The first time over the fence from journalism to PR was a tough climb.
Pitching a story seemed smarmy and full of wretched commerce, even for a business reporter who’d come up from the trades.
It was something I (and many other former journalists in the ‘90s), still clutching some high falutin’ self-image of life in the media, had to learn to get over.
Over and over again.
In the years since I worked at The Wall Street Journal and first navigated that transition from journalist to flack, the PR side became second nature.
I spent much of my career in “issues PR,” speaking for politicians, highlighting nonprofits that do well by doing good, touting meaningful medical breakthroughs, telling inspiring patient stories, and, yes, responding to truly horrible adverse events.
And eventually, I also happily hawked profit-making businesses and products.
Leaping from Journalism to PR
In short, I grew up.
The sales side of PR was a valuable part of the package, just like messaging, strategy, and tactics.
And, like traditional and social media tools, each represents a necessary facet of the job.
As my positions evolved into marketing communications, my work slid ever closer to the idea of the sell.
Or so I thought.
“PR is sales without the commission,” I would muse, and then grouse with increasing frequency.
Thankfully, publicists’ salaries rise and careers advance due to a broad scope of work well done and reputations enhanced, not merely due to the sum of media hits.
But as my kids went off to college and tuition invoices arrived, I convinced myself there ought to be a way to tap that sales vibe of PR, to drive up revenue at home.
In fact, I was spinning. I was just a sucker for the story. Convincing myself that PR, or any strategic communication, is the same as a sales job was my very own snow job.
Forging ahead with this idea, I joined an executive search firm. I quickly learned Job One for a recruiter is actually not finding and moving candidates. It’s landing clients and selling the service itself.
Professional search seemed to require attributes I’d put on a skills resume if I had one (hate those). Good communications, easy with people, great networker, super connected, quick grasp of subject matter.
The overlap to PR seemed so apparent. Friends hailed my choice. A natural! Perfect for you! Destined for success!
Sales Really Sucks
I was miserable. Calling old pals to talk business, not the business of ideas for the media, was hard. And calling strangers, much harder still.
With my employer anxious that I wasn’t racking up enough phone calls, I continued to email, figuring writing is what I do best.
Colleagues tried to help me.

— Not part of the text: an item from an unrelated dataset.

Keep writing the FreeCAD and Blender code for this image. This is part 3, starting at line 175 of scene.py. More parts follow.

They primed me with techniques to get people on the phone, to land the meeting, and clinch the deal.
“Don’t say what the meeting is for, just arrange it.”
“Show up at a prospect’s office early and say, ‘How do you like your coffee?'”

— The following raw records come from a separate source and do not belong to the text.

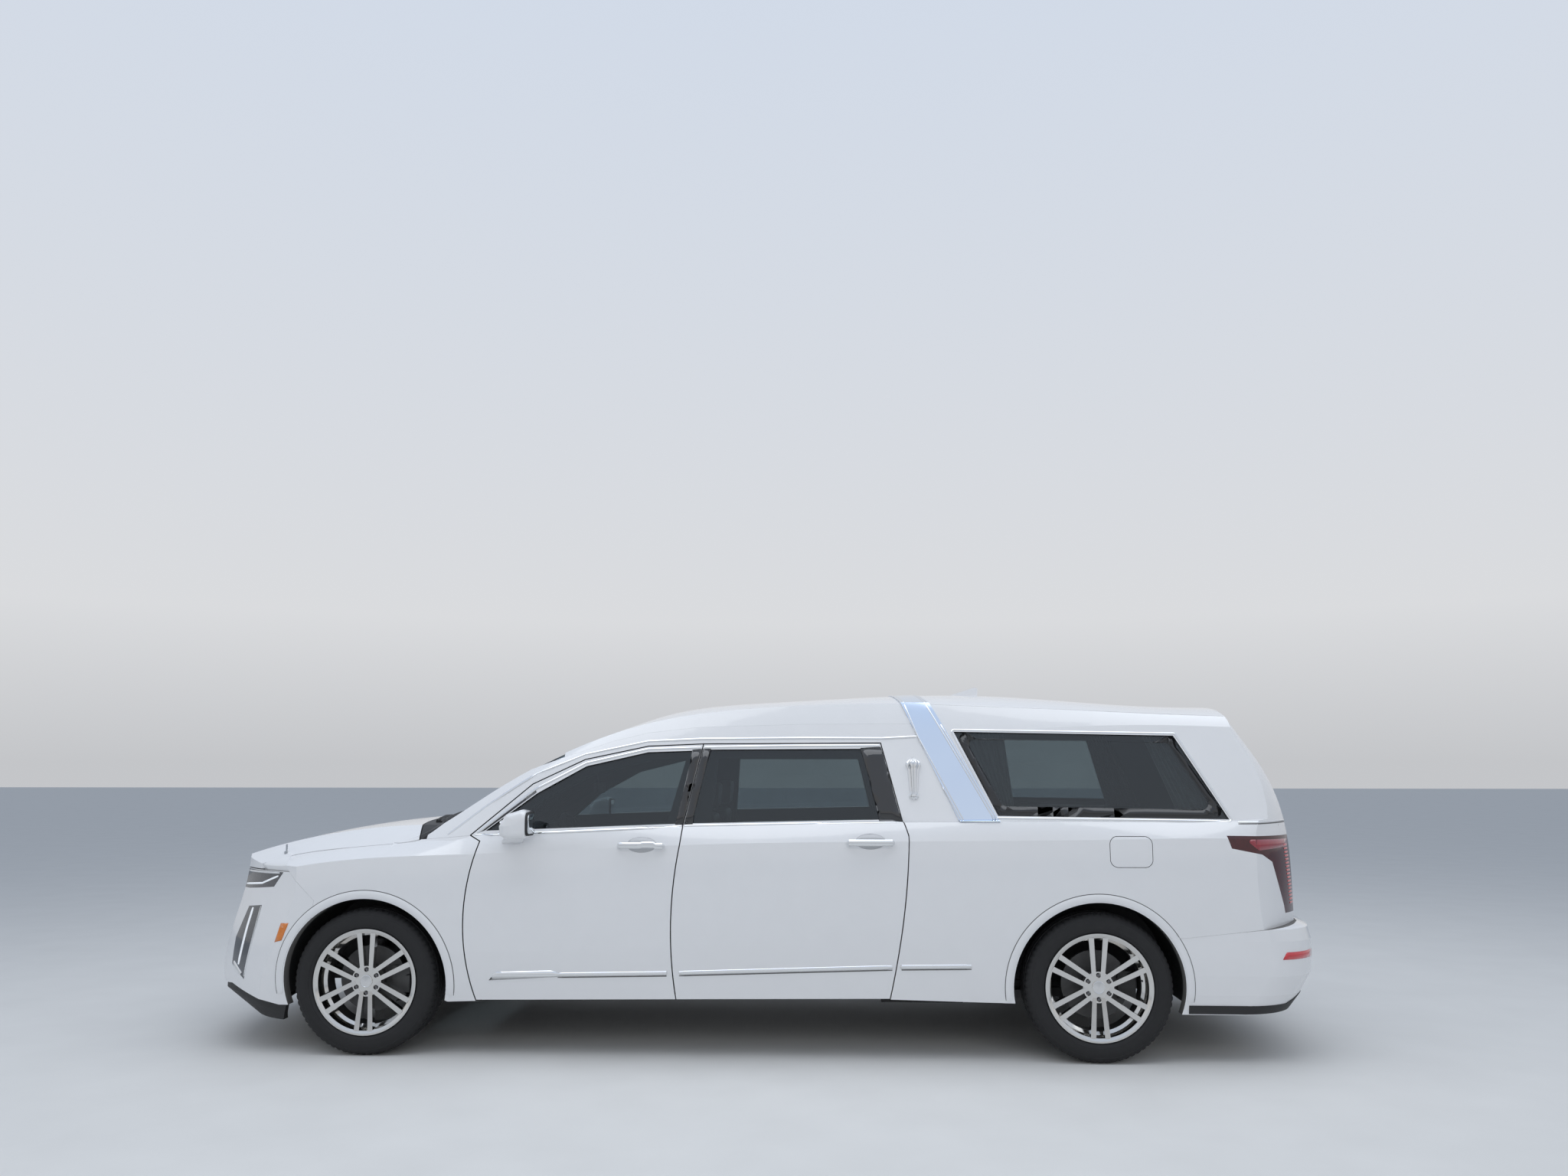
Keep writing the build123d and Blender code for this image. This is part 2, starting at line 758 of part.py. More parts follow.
wheel_solid = wheel()
tyre_solid = tyre()
for axle, axle_x in (("front", front_axle_x), ("rear", rear_axle_x)):
    for side, hand in (("left", -1), ("right", 1)):
        for kind, solid in (("wheel", wheel_solid), ("tyre", tyre_solid)):
            with BuildPart() as placed:
                with Locations((axle_x, hand * half_track, tyre_radius)):
                    add(solid if hand == 1 else mirrored(solid))
            write(placed.part, f"{kind}_{axle}_{side}")

# Bearing carriers, spindles and brake calipers
kingpin_y = 745
pin_radius = 13
post_radius = 22
lower_joint_z = 226
upper_joint_z = 560
joint_height = 20
carrier_radius = 48
brake_gap = 6
disc_inner_y = half_track + hub_back_y
disc_outer_y = disc_inner_y + disc_thickness
carrier_end_y = disc_inner_y - brake_gap - 1
spindle_end_y = half_track + hub_face_y - 2


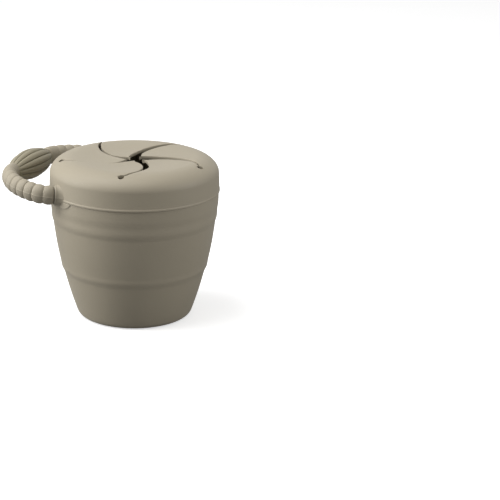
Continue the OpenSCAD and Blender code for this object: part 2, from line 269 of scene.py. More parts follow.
def soft_skin_group() -> bpy.types.NodeTree:
    """Moulded silicone: slow tone drift, fine grain, and pale dust specks, all on Object coordinates.

    Returns:
        The group, with outputs Color, Roughness and Height.
    """
    tree, given, out = new_group(
        "soft_skin",
        {"Color": ("Color", (0.34, 0.3, 0.23, 1)), "Drift": ("Float", 0.06), "Dust": ("Float", 0.3),
         "Roughness": ("Float", 0.55), "Grain": ("Float", 1.0)},
        {"Color": "Color", "Roughness": "Float", "Height": "Float"})
    where = new_node(tree, "TexCoord")
    drift = new_node(tree, "TexNoise")
    set_inputs(drift, {"Scale": 28.0, "Detail": 3.0})
    grain = new_node(tree, "TexNoise")
    set_inputs(grain, {"Scale": 2600.0, "Detail": 2.0})
    matt = new_node(tree, "TexNoise")
    set_inputs(matt, {"Scale": 420.0, "Detail": 4.0})
    specks = new_node(tree, "TexVoronoi")
    specks.inputs["Scale"].default_value = 330.0
    for texture in (drift, grain, matt, specks):
        link(tree, where.outputs["Object"], texture.inputs["Vector"])
    lift = new_node(tree, "Math", operation="SUBTRACT")
    lift.inputs[1].default_value = 0.5
    link(tree, drift.outputs["Fac"], lift.inputs[0])
    scale = new_node(tree, "Math", operation="MULTIPLY_ADD")
    link(tree, lift.outputs[0], scale.inputs[0])
    link(tree, given.outputs["Drift"], scale.inputs[1])
    scale.inputs[2].default_value = 1.0
    toned = new_node(tree, "VectorMath", operation="SCALE")
    link(tree, given.outputs["Color"], toned.inputs[0])
    link(tree, scale.outputs[0], toned.inputs["Scale"])
    small = new_node(tree, "MapRange")
    set_inputs(small, {"From Min": 0.05, "From Max": 0.09, "To Min": 1.0, "To Max": 0.0})
    link(tree, specks.outputs["Distance"], small.inputs["Value"])
    rare = new_node(tree, "MapRange")
    set_inputs(rare, {"From Min": 0.56, "From Max": 0.66})
    link(tree, matt.outputs["Fac"], rare.inputs["Value"])
    speckle = new_node(tree, "Math", operation="MULTIPLY")
    link(tree, small.outputs[0], speckle.inputs[0])
    link(tree, rare.outputs[0], speckle.inputs[1])
    dust = new_node(tree, "Math", operation="MULTIPLY")
    link(tree, speckle.outputs[0], dust.inputs[0])
    link(tree, given.outputs["Dust"], dust.inputs[1])
    mix = new_node(tree, "Mix", data_type="RGBA")
    link(tree, dust.outputs[0], mix.inputs["Factor"])
    link(tree, toned.outputs[0], mix.inputs["A"])
    mix.inputs["B"].default_value = (0.62, 0.58, 0.5, 1)
    link(tree, mix.outputs["Result"], out.inputs["Color"])
    rough = new_node(tree, "Math", operation="MULTIPLY_ADD")
    link(tree, matt.outputs["Fac"], rough.inputs[0])
    rough.inputs[1].default_value = 0.14
    rough_base = new_node(tree, "Math", operation="SUBTRACT")
    link(tree, given.outputs["Roughness"], rough_base.inputs[0])
    rough_base.inputs[1].default_value = 0.07
    link(tree, rough_base.outputs[0], rough.inputs[2])
    link(tree, rough.outputs[0], out.inputs["Roughness"])
    height = new_node(tree, "Math", operation="MULTIPLY")
    link(tree, grain.outputs["Fac"], height.inputs[0])
    link(tree, given.outputs["Grain"], height.inputs[1])
    link(tree, height.outputs[0], out.inputs["Height"])
    return tree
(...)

“Tell the receptionist the boss is your old high school friend.”
I felt like I was at one of those days long, rah-rah team-building meetings that Walmart or pharma companies are famous for doing.
As I hunkered down at my desk in Manhattan, I did learn to admire the talents of those who can (fairly) turn fast talk into easy money; they have a skill I lack.
But I also learned anew to appreciate the subtle sell of the media business and the art of the pitch.
That thing we sometimes even call “spin” doesn’t suck as much as sales.
Does Spin Always Suck?
Spin is often derided as a pejorative term. But most often it’s a way to tell the truth from a particular angle – your client’s angle. Your company’s angle. It’s an honest approach, or it should be. That’s how I have always played it with the media and the public. And it’s ultimately what “sells” good ideas.
It’s a nuanced turn. A pirouette, not a hard stepping jig. That feeling that someone likes your idea and, what’s more, that it reflects something a savvy audience – your target audience – would like to know, is for me ultimately part of the richness of effective PR.
There’s no question about it – publicists and sales people both must prioritize business goals. We strive for the success of a brand, a cause, an event, a candidate.
But what we do all day to achieve these objectives is a matter of taste in careers.
Thankfully, I now know that sometime professions that on the surface share common traits, are by no means truly just the same.